Experimental investigation on pool boiling mechanism of two-level gradient metal foams in deionized water, aqueous surfactant solutions and polymeric additive solutions

In the present study, metal skeleton temperature, bubble growth, pool boiling curves, and the solid-liquid static contact angle of two-level gradient foams have been experimentally investigated in deionized water, aqueous surfactant solutions and polymeric additive solutions under atmospheric pressure. The surfactant is Triton X-100 and the polymeric additive is polyvinyl pyrrolidone. A two-level gradient foam sample is made by a uniform copper foam layer, a uniform nickel foam layer and a copper plate with the thickness of 2 mm.
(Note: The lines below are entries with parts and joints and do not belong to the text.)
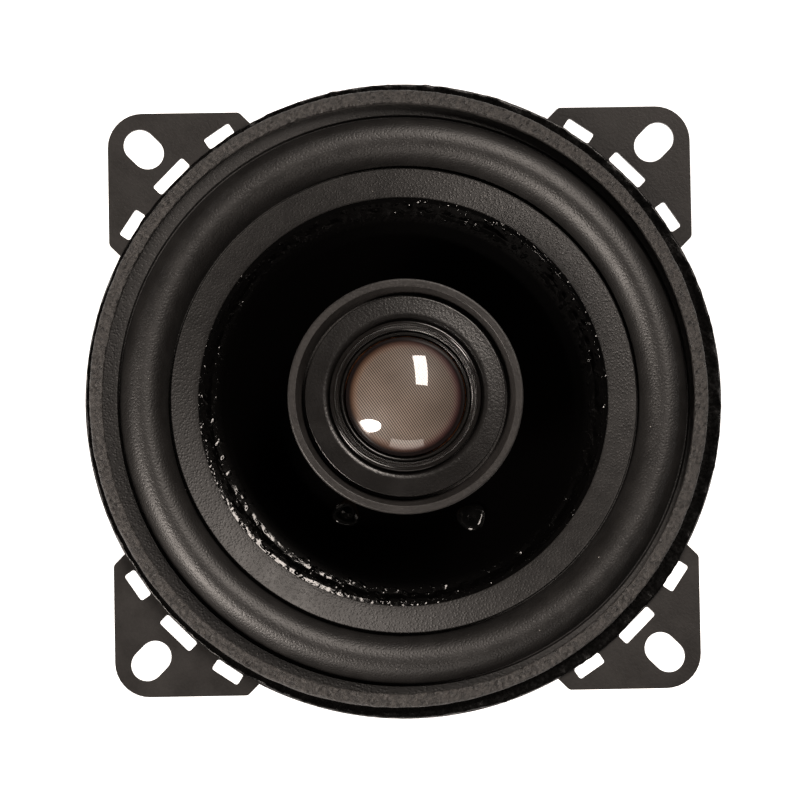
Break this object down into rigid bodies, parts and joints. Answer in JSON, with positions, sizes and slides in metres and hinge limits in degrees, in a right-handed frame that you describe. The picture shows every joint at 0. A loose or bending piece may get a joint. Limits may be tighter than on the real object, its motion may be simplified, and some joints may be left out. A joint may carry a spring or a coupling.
{
  "type": "coaxial car speaker",
  "caption": "Round coaxial car speaker: steel basket with slotted ears, rubber-edged cone and a dome tweeter on a centre post.",
  "frame": {"origin": "on the speaker's axis, in the plane of the ears' back face, which is the face that seats on the panel", "axes": "+Z along the axis towards the listener; +X and +Y through two neighbouring ears; the terminals lie between -X and -Y"},
  "size_m": [0.1266, 0.1266, 0.0553],
  "materials": {
    "basket_steel": "black satin powder coat",
    "gasket_fibre": "grainy grey-black pressed fibre",
    "surround_rubber": "matt black rubber with a fine grain",
    "cone_paper": "black paper with a glossy coating, rough near the edge",
    "black_glue": "glossy black glue",
    "former_film": "amber polyimide film",
    "copper_wire": "enamelled copper",
    "spider_cloth": "resin-stiffened pleated cloth",
    "plated_steel": "dark zinc plating",
    "ferrite": "matt dark grey ferrite",
    "board_laminate": "brown phenolic laminate",
    "rivet_steel": "bright zinc",
    "terminal_brass": "tinned brass",
    "tinsel_braid": "copper tinsel braid",
    "capacitor_sleeve": "dark blue shrink sleeve",
    "tinned_wire": "tinned wire",
    "red_insulation": "red PVC insulation",
    "black_insulation": "black PVC insulation",
    "pod_plastic": "black satin moulded plastic",
    "plated_fixing": "zinc-plated steel",
    "bezel_plastic": "fine-textured black plastic",
    "ring_plastic": "glossy black ribbed plastic",
    "edge_film": "black coated film",
    "dome_weave": "translucent woven dome with a glossy coating",
    "tweeter_steel": "bright nickel plating",
    "neodymium": "nickel-plated neodymium",
    "felt": "grey-beige felt"
  },
  "bodies": {
    "chassis": {"basket": "basket_steel", "front_gasket": "gasket_fibre", "surround": "surround_rubber", "spider": "spider_cloth", "top_plate": "plated_steel", "plate_rivets": "plated_steel", "magnet": "ferrite", "t_yoke": "plated_steel", "terminal_board": "board_laminate", "board_rivets": "rivet_steel", "terminal_positive": "terminal_brass", "terminal_negative": "terminal_brass", "terminal_rivets": "rivet_steel", "tinsel_lead_positive": "tinsel_braid", "tinsel_lead_negative": "tinsel_braid", "crossover_capacitor": "capacitor_sleeve", "capacitor_leads": "tinned_wire", "tweeter_wire_positive": "red_insulation", "tweeter_wire_negative": "black_insulation", "tweeter_post": "pod_plastic", "post_stud": "plated_fixing", "post_washer": "plated_fixing", "post_nut": "plated_fixing", "tweeter_housing": "pod_plastic", "tweeter_bezel": "bezel_plastic", "tweeter_retaining_ring": "ring_plastic", "tweeter_edge": "edge_film", "tweeter_yoke": "tweeter_steel", "tweeter_magnet": "neodymium", "tweeter_pole_plate": "tweeter_steel", "tweeter_felt_pad": "felt", "tweeter_terminals": "terminal_brass"},
    "cone_assembly": {"cone": "cone_paper", "lead_glue_dabs": "black_glue", "voice_coil_former": "former_film", "voice_coil_winding": "copper_wire"},
    "tweeter_diaphragm": {"tweeter_dome": "dome_weave", "tweeter_coil_former": "former_film", "tweeter_coil": "copper_wire"}
  },
  "joints": [
    {"name": "cone_travel", "type": "slide", "parent": "chassis", "child": "cone_assembly", "axis": [0, 0, 1], "range_m": [-0.003, 0.003], "stiffness_N_per_m": 1700, "deforming": ["surround", "spider", "tinsel_lead_positive", "tinsel_lead_negative"]},
    {"name": "tweeter_travel", "type": "slide", "parent": "chassis", "child": "tweeter_diaphragm", "axis": [0, 0, 1], "range_m": [-0.0003, 0.0003], "stiffness_N_per_m": 1000, "deforming": ["tweeter_edge"]}
  ]
}
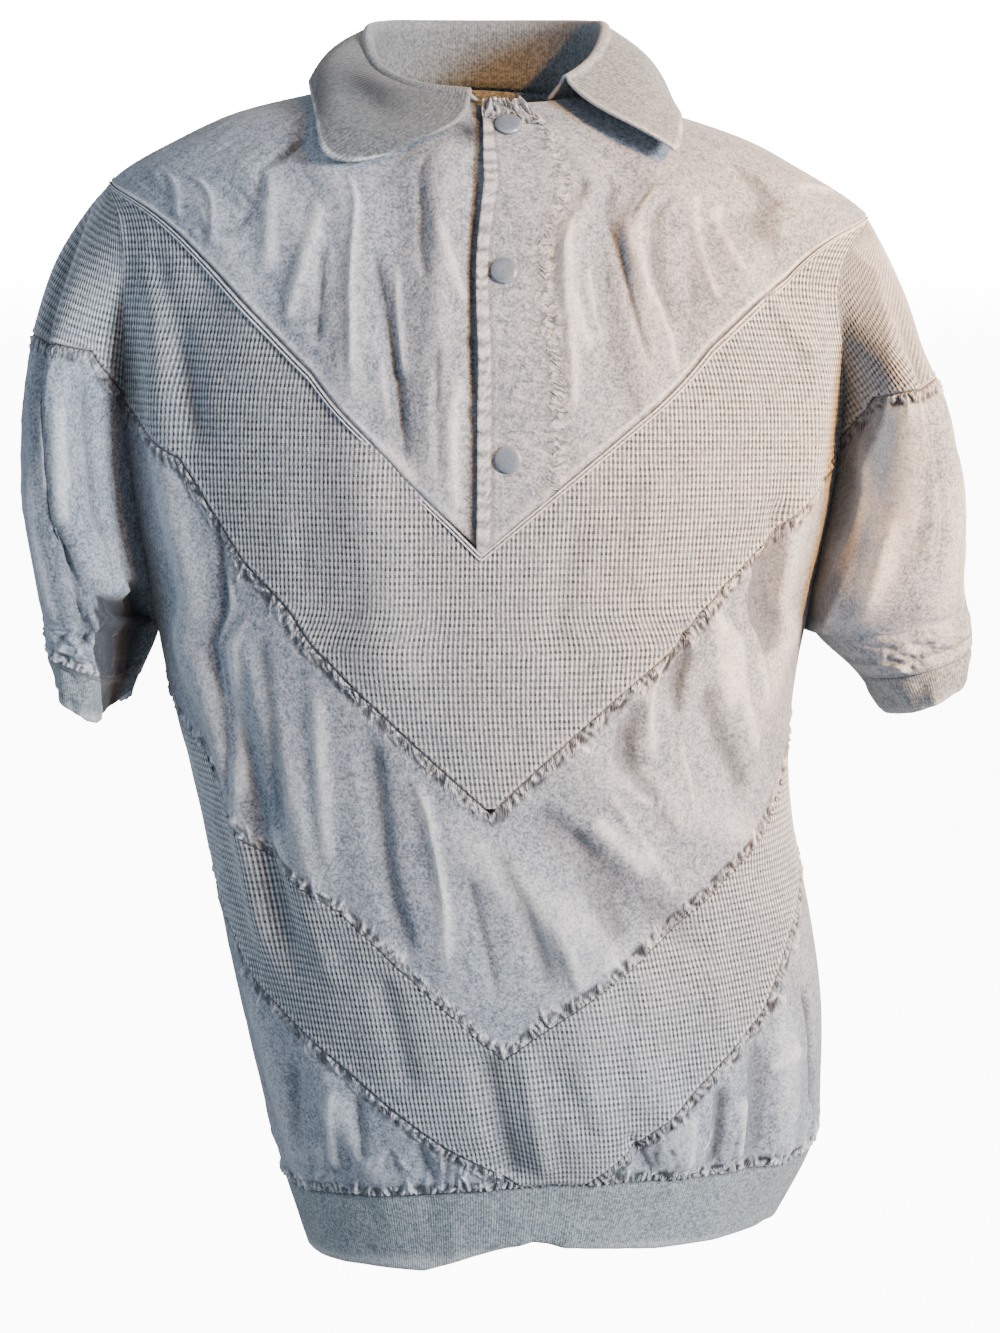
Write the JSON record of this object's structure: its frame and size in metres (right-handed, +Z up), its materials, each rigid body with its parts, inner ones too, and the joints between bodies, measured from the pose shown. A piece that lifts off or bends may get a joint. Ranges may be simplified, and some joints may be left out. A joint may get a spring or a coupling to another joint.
{
  "type": "shirt",
  "caption": "Short-sleeved knit polo shirt, worn and hollow, with chevrons of woven cloth and waffle knit, a snap opening, rib collar, cuffs and hem band",
  "frame": {"origin": "centre of the neck at the height of the shoulder neck points, in the hollow where a wearer's neck or a hanger's hook stands", "axes": "+Z up along the body, front faces -Y, +X to the wearer's left"},
  "size_m": [0.5687, 0.2472, 0.7579],
  "materials": {
    "washed_cotton": "stone-washed woven cotton, blue-grey",
    "waffle_knit": "stone-washed waffle knit, blue-grey",
    "rib_knit": "stone-washed flat rib knit, blue-grey",
    "snap_enamel": "enamelled snap cap, satin"
  },
  "bodies": {
    "root": {"back": "washed_cotton", "front_yoke_left": "washed_cotton", "front_yoke_right": "washed_cotton", "front_waffle_upper": "waffle_knit", "front_woven_middle": "washed_cotton", "front_waffle_lower": "waffle_knit", "front_woven_hem_left": "washed_cotton", "front_woven_hem_right": "washed_cotton", "yoke_piping": "washed_cotton", "neck_binding": "washed_cotton", "collar": "rib_knit", "cuff_left": "rib_knit", "cuff_right": "rib_knit", "hem_band": "rib_knit", "snap_1": "snap_enamel", "snap_2": "snap_enamel", "snap_3": "snap_enamel"}
  },
  "joints": []
}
The pore densities of uniform foams are 5 PPI, 20 PPI and 40 PPI. The foam porosity is fixed as 0.98. The experimental results show that, foam layer position reversal has a great effect on pool boiling heat transfer of the gradient foam. The pool boiling heat transfer rate of the gradient nickel-copper foam increases with increasing bottom foam pore density. The temperature of corner skeleton on the upper surface of the gradient foam is higher than that of inner skeleton because of the heat flow from escaping bubbles by collision, cutting, stagnation, etc. The metal skeleton temperature is heavily affected by the additives of Triton X-100 and polyvinyl pyrrolidone due to the variations of the solid-liquid contact angles.